De plus, n’oublions pas que l’agriculture est très dépendante de l’énergie pour sa production (serres, engrais, machines). Citant l’institut technique ARVALIS, Bruno Parmentier nous rappelle que :
"Dans un champ de blé d’un hectare en culture intensive, on utilise 300 à 400 litres d’équivalent pétrole pour produire les engrais utilisés, plus 50 à 90 litres pour les épandre (…). Les 640 000 exploitants agricoles français dépensaient environ 400 millions € pour leurs besoins énergétiques ; une hausse de 10% du prix du baril de pétrole entraîne une baisse de 0,5 % du revenu agricole."

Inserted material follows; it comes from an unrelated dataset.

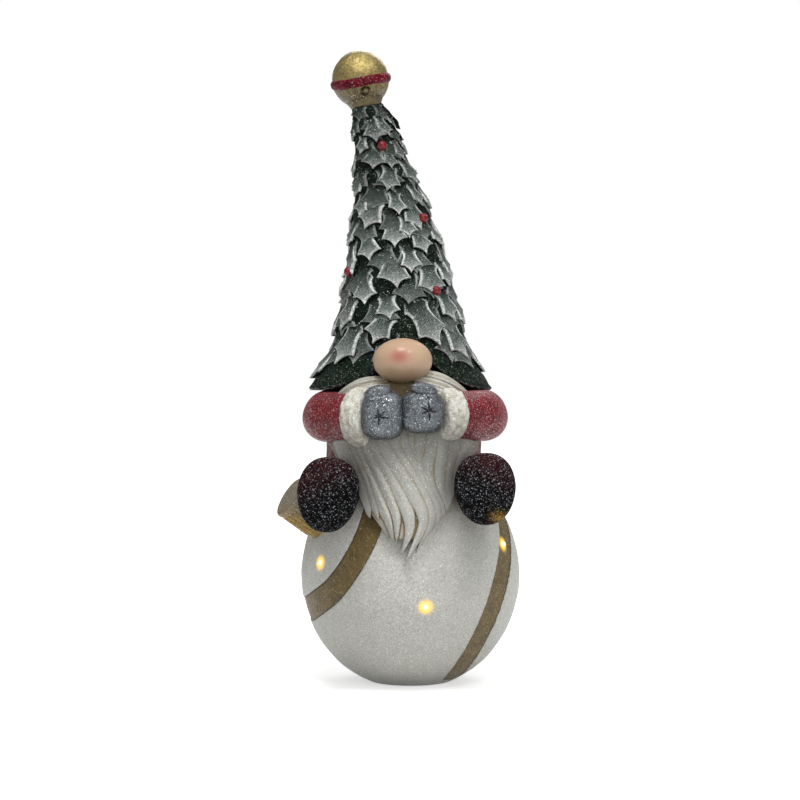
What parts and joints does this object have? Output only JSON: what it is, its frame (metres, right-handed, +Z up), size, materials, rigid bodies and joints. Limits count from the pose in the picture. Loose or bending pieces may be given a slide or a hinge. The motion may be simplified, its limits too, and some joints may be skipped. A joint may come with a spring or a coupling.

L’agriculture devra non seulement dépenser moins d’énergie, mais en produire davantage pour remplacer les énergies fossiles. Elle devra faire face à des menaces nouvelles : plus de chaleur à cause du réchauffement climatique mais également une remontée des insectes et des bactéries.
L’auteur passe ensuite en revue les grands thèmes actuels comme la biologie et les opportunités ouvertes par les OGM, les aspects de commerce international ainsi qu’un aspect relativement intéressant : les relations entre agriculture, agroalimentaire et grande distribution. Prenons là encore deux exemples du livre. Le premier concerne la comparaison Mexique / Etats Unis pour la production de maïs : en 2000, le secteur du maïs américain a reçu 10 milliards de dollars de subvention, soit dix fois la totalité du budget agricole du Mexique. En conséquence, le maïs cultivé au Mexique est remplacé par celui des Etats-Unis, 2,5 à 3 millions d’ouvriers agricoles perdent leur emploi en moins de 10 ans, et quand arrive la crise de 2007, la hausse du prix du maïs fait baisser de 18% le niveau de vie des ouvriers. Second exemple sur la concentration des acteurs de la chaîne alimentaire : pour un prix payé par le consommateur de banane de 1,5 à 3€, le producteur touche 5 centimes. La valeur ajoutée n’est ainsi plus captée par l’agriculture.
Je passe sur les aspects très intéressants du « Qui nourrira qui au XXIème siècle » pour aller directement vers les solutions prônées par l’auteur. Bruno Carpentier insiste sur l’importance du soutien à la politique agricole qui est en fait une politique d’alimentation ou encore une aide au pouvoir d’achat des consommateurs. Le budget de la PAC, certes critiqué (39% du budget européen), ne représente en fait qu’à peine 1/6 du budget français. Si les subventions aux exportations des pays riches (exemple du coton) déstabilisent les pays pauvres, d’autres soutiens indirectes comme l’aménagement du territoire, l’environnement peuvent être intégrés. Citant l’ancien ministre Edgard Pisani, il conseille de retourner à une politique de « vrais » prix des produits agricoles (baisse des subventions), incluant les aspects alimentaires, ruraux et environnementaux. Enfin, dans une postface très intéressante, faisant suite aux pénuries et spéculations des années 2007/2008 (qui semblent certes bien loin de nous en 2016), il liste un certain nombre de préoccupations nouvelles mais aussi de pistes comme celle de l’agriculture à haute intensité environnementale, sur laquelle nous aurons l’occasion de revenir.
Vous l’aurez donc compris à la lecture de cette chronique touffue, au risque d’être désordonnée, ce livre est une excellente entrée en matière pour quiconque s’intéresse au sujet. Agrémenté d’encarts, de tableaux, il présente les enjeux de façon très pédagogique. Comme le précise Bruno Parmentier :
"L’auteur choisit de ne pas prendre parti, préférant concentrer son effort sur l’alerte et l’éclairage des citoyens et des décideurs."